**REQUEST**
Give back all the data exactly, line by line.

────────────────

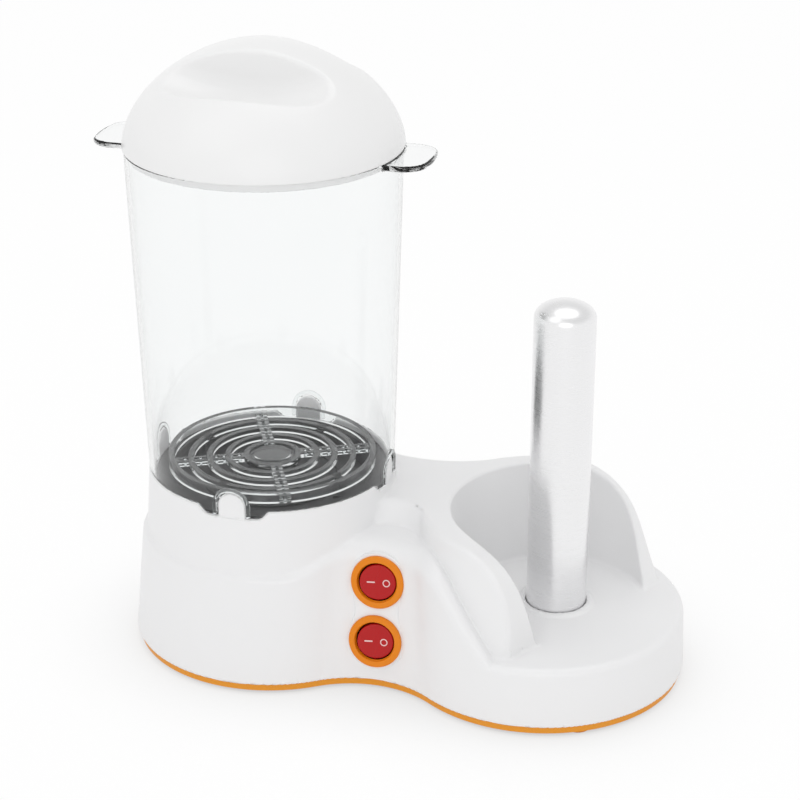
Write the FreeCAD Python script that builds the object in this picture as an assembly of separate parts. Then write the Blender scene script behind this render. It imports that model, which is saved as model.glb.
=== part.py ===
import FreeCAD, Part
import math
import os

from FreeCAD import Vector

# Hot dog toaster. A clear jar that steams sausages stands on the drum of a
# two-lobed housing, and a heated spike that toasts the bun stands in a bay on the
# other lobe. X runs from the jar to the spike, the switches face -Y and Z is up.
# The origin is on the table, in the middle of the overall length. Millimetres.

# ---- driving dimensions ------------------------------------------------------

# clearances
LIFT_GAP = 0.4              # round the parts that lift off
SEAT_GAP = 0.3              # round the parts that are fixed in a hole or a recess
SHAFT_GAP = 0.05            # round a pin in its bearing

# heights above the table
FOOT_H = 2.0
RIM_H = 4.0                 # orange rim seen under the housing
LEDGE_Z = 66.5              # step round the drum
SHIELD_Z = 81.5             # top of the switch panel
PLATFORM_Z = 38.5           # floor of the bun bay
PLATEAU_Z = 94.5            # top of the bridge and of the bay wall
DRUM_TOP_Z = 102.4          # seat of the jar
JAR_TOP_Z = 280.0           # seat of the lid

# plan and walls of the housing
WALL = 2.5
LOBE_PITCH = 150.0          # drum centre to lobe centre
DRUM_R = 77.5               # at the lower edge
LOBE_R = 78.5
FLANK_R = 52.0              # hollow flanks between the two lobes
FLANK_TOP_R = 34.0          # the same at the top of the switch panel
DRUM_DRAFT = 0.1            # radius lost per millimetre of height
LOBE_DRAFT = 0.045
COLLAR_DRAFT = 0.067        # narrow upper part of the drum widens downwards by this
HUMP_R = 69.5               # wall round the bun bay, at the platform
HUMP_TOP_R = 63.8
ALCOVE_R = 15.5             # hollow between the collar and the bay wall, at the plateau
ALCOVE_FOOT_R = 90.0
REAR_R = 65.0               # rear flank of the upper tier
EDGE_R = 2.4                # rounding of the lower tier
CREST_R = 8.5               # rounding of the top of the switch panel
CREST_WALL = 5.5            # wall under that rounding
PANEL_X = (27.0, 57.0, 98.0, 115.0, 141.0)   # foot, crest, corner and foot of the panel
CORNER_DROP = 9.5           # fall of the panel's top over its corner
REAR_STEP_X = 84.0          # where the rear ledge starts to fall to the platform

# bun bay and spike
SPIKE_OFFSET = 159.0        # jar axis to spike axis
BAY_R = 49.5
BAY_TOP_R = 57.0
BAY_TURN = -26.0            # the bay opens this way, degrees from +X
BAY_FRONT = ((-34.0, 56.0), (7.2, 46.0), (20.0, 16.5), (21.8, -1.0))   # arched end
BAY_REAR = ((-38.0, 56.0), (6.4, 37.5), (21.9, 11.0), (31.0, -1.0))    # of the wall
SPIKE_R = 16.0
SPIKE_H = 172.0             # above the platform
SPIKE_WALL = 1.0
SPIKE_TIP = 9.0             # height of the domed tip
SPIKE_BOSS_R = 20.5
SPIKE_BOSS_H = 1.4
SPIKE_FLANGE_R = 21.0
SPIKE_FLANGE_T = 1.5
SPIKE_GASKET_T = 1.5
SPIKE_SEAT_T = 6.0
SPIKE_SEAT_R = 23.0
SPIKE_EAR = 32.0            # spike axis to the screws of its seat
SEAT_EAR_T = 3.0
SEAT_SCREW_L = 5.0
CARTRIDGE_R = 5.0
CARTRIDGE_L = 150.0
SPACER_T = 4.0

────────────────

**THE OUTPUT**
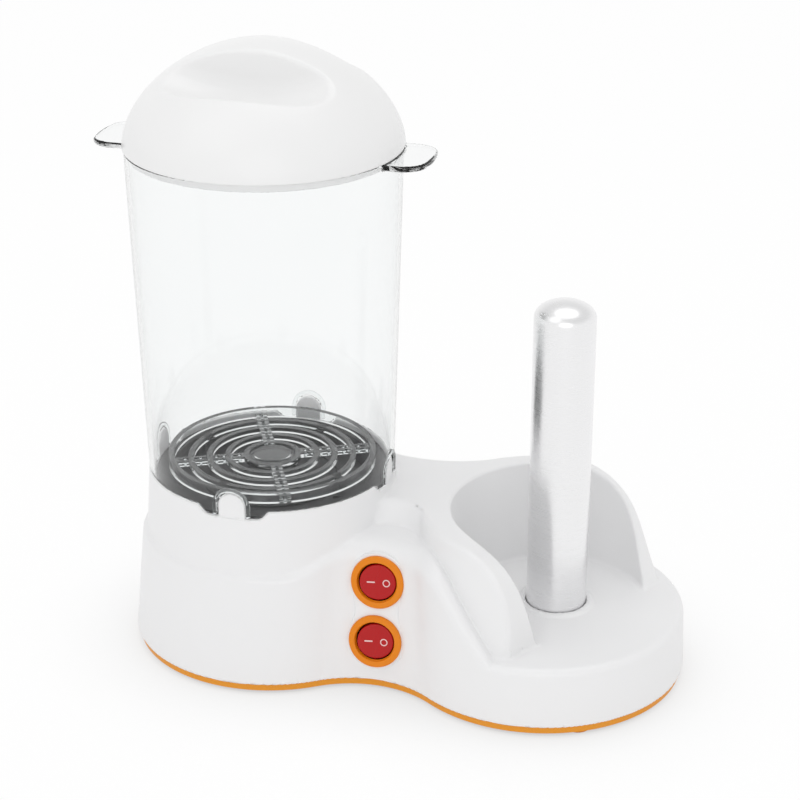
Write the FreeCAD Python script that builds the object in this picture as an assembly of separate parts. Then write the Blender scene script behind this render. It imports that model, which is saved as model.glb.
=== part.py ===
import FreeCAD, Part
import math
import os

from FreeCAD import Vector

# Hot dog toaster. A clear jar that steams sausages stands on the drum of a
# two-lobed housing, and a heated spike that toasts the bun stands in a bay on the
# other lobe. X runs from the jar to the spike, the switches face -Y and Z is up.
# The origin is on the table, in the middle of the overall length. Millimetres.

# ---- driving dimensions ------------------------------------------------------

# clearances
LIFT_GAP = 0.4              # round the parts that lift off
SEAT_GAP = 0.3              # round the parts that are fixed in a hole or a recess
SHAFT_GAP = 0.05            # round a pin in its bearing

# heights above the table
FOOT_H = 2.0
RIM_H = 4.0                 # orange rim seen under the housing
LEDGE_Z = 66.5              # step round the drum
SHIELD_Z = 81.5             # top of the switch panel
PLATFORM_Z = 38.5           # floor of the bun bay
PLATEAU_Z = 94.5            # top of the bridge and of the bay wall
DRUM_TOP_Z = 102.4          # seat of the jar
JAR_TOP_Z = 280.0           # seat of the lid

# plan and walls of the housing
WALL = 2.5
LOBE_PITCH = 150.0          # drum centre to lobe centre
DRUM_R = 77.5               # at the lower edge
LOBE_R = 78.5
FLANK_R = 52.0              # hollow flanks between the two lobes
FLANK_TOP_R = 34.0          # the same at the top of the switch panel
DRUM_DRAFT = 0.1            # radius lost per millimetre of height
LOBE_DRAFT = 0.045
COLLAR_DRAFT = 0.067        # narrow upper part of the drum widens downwards by this
HUMP_R = 69.5               # wall round the bun bay, at the platform
HUMP_TOP_R = 63.8
ALCOVE_R = 15.5             # hollow between the collar and the bay wall, at the plateau
ALCOVE_FOOT_R = 90.0
REAR_R = 65.0               # rear flank of the upper tier
EDGE_R = 2.4                # rounding of the lower tier
CREST_R = 8.5               # rounding of the top of the switch panel
CREST_WALL = 5.5            # wall under that rounding
PANEL_X = (27.0, 57.0, 98.0, 115.0, 141.0)   # foot, crest, corner and foot of the panel
CORNER_DROP = 9.5           # fall of the panel's top over its corner
REAR_STEP_X = 84.0          # where the rear ledge starts to fall to the platform

# bun bay and spike
SPIKE_OFFSET = 159.0        # jar axis to spike axis
BAY_R = 49.5
BAY_TOP_R = 57.0
BAY_TURN = -26.0            # the bay opens this way, degrees from +X
BAY_FRONT = ((-34.0, 56.0), (7.2, 46.0), (20.0, 16.5), (21.8, -1.0))   # arched end
BAY_REAR = ((-38.0, 56.0), (6.4, 37.5), (21.9, 11.0), (31.0, -1.0))    # of the wall
SPIKE_R = 16.0
SPIKE_H = 172.0             # above the platform
SPIKE_WALL = 1.0
SPIKE_TIP = 9.0             # height of the domed tip
SPIKE_BOSS_R = 20.5
SPIKE_BOSS_H = 1.4
SPIKE_FLANGE_R = 21.0
SPIKE_FLANGE_T = 1.5
SPIKE_GASKET_T = 1.5
SPIKE_SEAT_T = 6.0
SPIKE_SEAT_R = 23.0
SPIKE_EAR = 32.0            # spike axis to the screws of its seat
SEAT_EAR_T = 3.0
SEAT_SCREW_L = 5.0
CARTRIDGE_R = 5.0
CARTRIDGE_L = 150.0
SPACER_T = 4.0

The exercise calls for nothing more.